If you're looking to take your troop from Los Angeles to another nearby city in southern California, consider taking them on the Pacific Surfliner instead. There are multiple daily departures to destinations north and south of LA as opposed to the Coast Starlight that only runs once a day.

By Pacific Surfliner you can head south to San Diego or you can head north to Santa Barbara or San Luis Obispo.


----------



## Ronbo (Jan 16, 2018)

Here's an idea . Take either the Pacific Surfliner or the Coast Starlight north to San Luis Obispo. From there you can take a bus out to the coast at Morro Bay. Nice place to visit, not sure if there's any camping ️ there or not, but it might be worth looking into the possibilities! Lots of wildlife to see: sea otters, seals, birds, etc.


----------



## me_little_me (Jan 17, 2018)

Isn't there a shuttle to Yosemite from a Coast Starlight station? Now, THAT'S a place to see. Ah, someday I will get there but only if I can stop the clock.


----------



## KmH (Jan 18, 2018)

If you go to Yosemite be mindful what time of year you go.

Yosemite is a seriously over-crowded people zoo in the summer.

My climbing partner and I usually went to Yosemite 2 times a year - 2 or 3 weeks in May, and the first 2 or 3 weeks of October.


----------



## jis (Jan 18, 2018)

me_little_me said:


> Isn't there a shuttle to Yosemite from a Coast Starlight station?

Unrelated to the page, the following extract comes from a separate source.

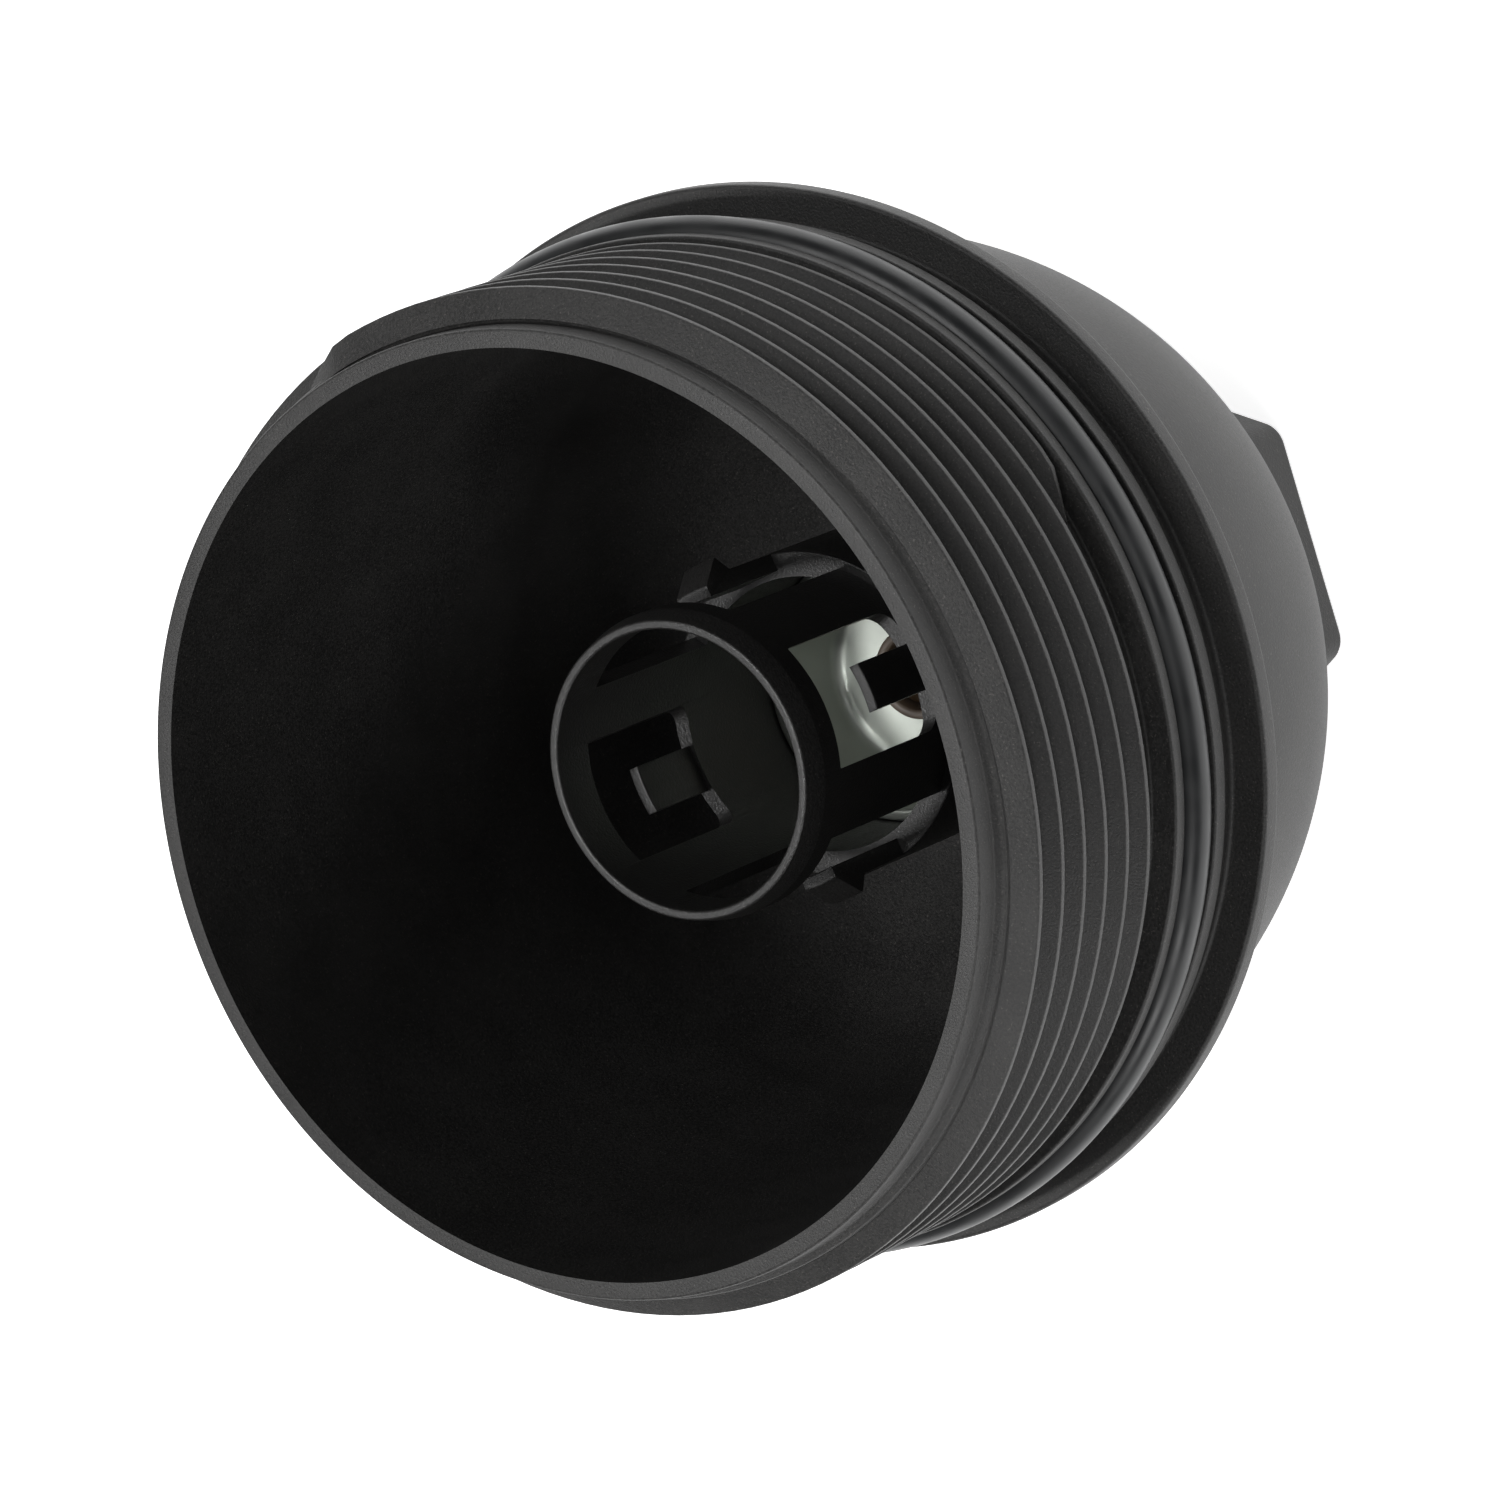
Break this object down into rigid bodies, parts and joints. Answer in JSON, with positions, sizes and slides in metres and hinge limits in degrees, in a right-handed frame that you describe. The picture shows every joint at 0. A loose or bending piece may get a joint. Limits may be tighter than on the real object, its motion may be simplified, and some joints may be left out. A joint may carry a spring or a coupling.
{
  "type": "oil filter housing cap",
  "caption": "Threaded black cap for a cartridge oil filter housing, with a domed hexagon end, sealing ring and a slotted standpipe with snap arms and a bypass valve.",
  "frame": {"origin": "centre of the hexagon's end face, on the cap's turning axis", "axes": "+Z along the turning axis towards the open mouth, X through the two snap arms, -Y through the front tongue window"},
  "size_m": [0.0832, 0.0832, 0.086],
  "materials": {
    "shell_nylon": "fine blasted black glass-filled nylon",
    "pipe_nylon": "satin black nylon",
    "seal_rubber": "smooth black rubber",
    "seat_rubber": "brown fluoro rubber",
    "plated_steel": "dull zinc plate",
    "valve_brass": "dull bronze",
    "spring_steel": "bright drawn wire"
  },
  "bodies": {
    "cap": {"cap_shell": "shell_nylon", "sealing_ring": "seal_rubber", "standpipe": "pipe_nylon", "foot_seal": "seal_rubber", "valve_cup": "plated_steel", "seat_seal": "seat_rubber", "valve_cage": "pipe_nylon", "valve_spring": "spring_steel"},
    "valve": {"valve_poppet": "valve_brass", "stem_clip": "spring_steel"},
    "arm_right": {"snap_arm_right": "pipe_nylon"},
    "arm_left": {"snap_arm_left": "pipe_nylon"},
    "tongue_front": {"latch_tongue_front": "pipe_nylon"},
    "tongue_rear": {"latch_tongue_rear": "pipe_nylon"}
  },
  "joints": [
    {"name": "bypass_valve_slide", "type": "slide", "parent": "cap", "child": "valve", "axis": [0, 0, -1], "range_m": [0, 0.0035], "stiffness_N_per_m": 1000, "springref_m": -0.006, "deforming": ["valve_spring"]},
    {"name": "arm_right_flex", "type": "hinge", "parent": "cap", "child": "arm_right", "pos_m": [0.01197, 0, 0.0508], "axis": [0, -1, 0], "range_deg": [0, 12], "stiffness_Nm_per_rad": 0.3},
    {"name": "arm_left_flex", "type": "hinge", "parent": "cap", "child": "arm_left", "pos_m": [-0.01197, 0, 0.0508], "axis": [0, 1, 0], "range_deg": [0, 12], "stiffness_Nm_per_rad": 0.3},
    {"name": "tongue_front_flex", "type": "hinge", "parent": "cap", "child": "tongue_front", "pos_m": [0, -0.01155, 0.0524], "axis": [-1, 0, 0], "range_deg": [0, 5], "stiffness_Nm_per_rad": 0.1},
    {"name": "tongue_rear_flex", "type": "hinge", "parent": "cap", "child": "tongue_rear", "pos_m": [0, 0.01155, 0.0524], "axis": [1, 0, 0], "range_deg": [0, 5], "stiffness_Nm_per_rad": 0.1}
  ]
}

Now, THAT'S a place to see. Ah, someday I will get there but only if I can stop the clock.


The Thruway Bus to Yosemite is from Merced on the San Joaquin Route. No Amtrak bus connection to Yosemite from any of the Coast Starlight stops on the Coast Line. 

Sent from my iPhone using Amtrak Forum


----------



## City of Miami (Jan 18, 2018)

There is a nice hostel about 2 blocks from SLO station. Local public transit to Pismo Beach. It's a nice town & the station is very central.


----------



## tomfuller (Jan 20, 2018)

YARTS has expanded its service and now has a route from Fresno (airport) north into Yosemite. http://yarts.com/routes-and-schedules/fresno-madera-yosemite-valley/

On the route from Merced there is the HI "BUG" hostel at MidPines. It has a YARTS bus stop at the foot of the driveway.


----------



## gswager (Jan 21, 2018)

I've been in a hostel in SLO and it's a charming house. You can take a public transportation all the way to Morro Bay. For a tour, there is a mission in downtown SLO, a good walking distance from the hostel.

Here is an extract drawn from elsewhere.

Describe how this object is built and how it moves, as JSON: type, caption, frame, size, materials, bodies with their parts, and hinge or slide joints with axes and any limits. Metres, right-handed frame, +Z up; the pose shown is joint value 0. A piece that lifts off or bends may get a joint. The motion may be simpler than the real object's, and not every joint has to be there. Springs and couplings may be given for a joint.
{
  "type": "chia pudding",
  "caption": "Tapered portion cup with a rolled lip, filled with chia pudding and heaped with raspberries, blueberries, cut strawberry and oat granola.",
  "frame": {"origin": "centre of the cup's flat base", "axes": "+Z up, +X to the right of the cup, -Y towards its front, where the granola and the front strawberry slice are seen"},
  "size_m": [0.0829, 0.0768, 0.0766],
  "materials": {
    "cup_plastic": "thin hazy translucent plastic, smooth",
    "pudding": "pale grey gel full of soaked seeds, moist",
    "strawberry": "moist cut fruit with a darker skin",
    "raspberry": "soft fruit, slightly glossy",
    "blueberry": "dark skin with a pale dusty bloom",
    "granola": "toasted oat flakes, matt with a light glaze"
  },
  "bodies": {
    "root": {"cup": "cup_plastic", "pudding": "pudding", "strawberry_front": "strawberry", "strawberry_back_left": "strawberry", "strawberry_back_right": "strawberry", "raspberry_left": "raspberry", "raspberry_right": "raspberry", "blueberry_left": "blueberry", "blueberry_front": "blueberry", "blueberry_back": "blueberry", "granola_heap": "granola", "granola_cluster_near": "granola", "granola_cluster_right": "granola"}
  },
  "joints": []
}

Montana de Oro State Park would be very educational for your Girls Scout but the public transportation may not be available.


----------



## BCL (Jan 21, 2018)

KmH said:


> If you go to Yosemite be mindful what time of year you go.
> 
> Yosemite is a seriously over-crowded people zoo in the summer.
> 
> My climbing partner and I usually went to Yosemite 2 times a year - 2 or 3 weeks in May, and the first 2 or 3 weeks of October.


Yosemite is kind of tough. Trying to get camping reservations for peak season is a bloodsport. Tent cabins at Curry Village or the disaster-shelter-ish Housekeeping Camp are maybe one step removed from camping. Housekeeping Camp does allow cooking though.

There is the possibility of going for first-come-first-served reservations at Camp 4, but that's kind of tough. Most people who try arrive early in the morning and have a private vehicle where they can leave if they can't get it.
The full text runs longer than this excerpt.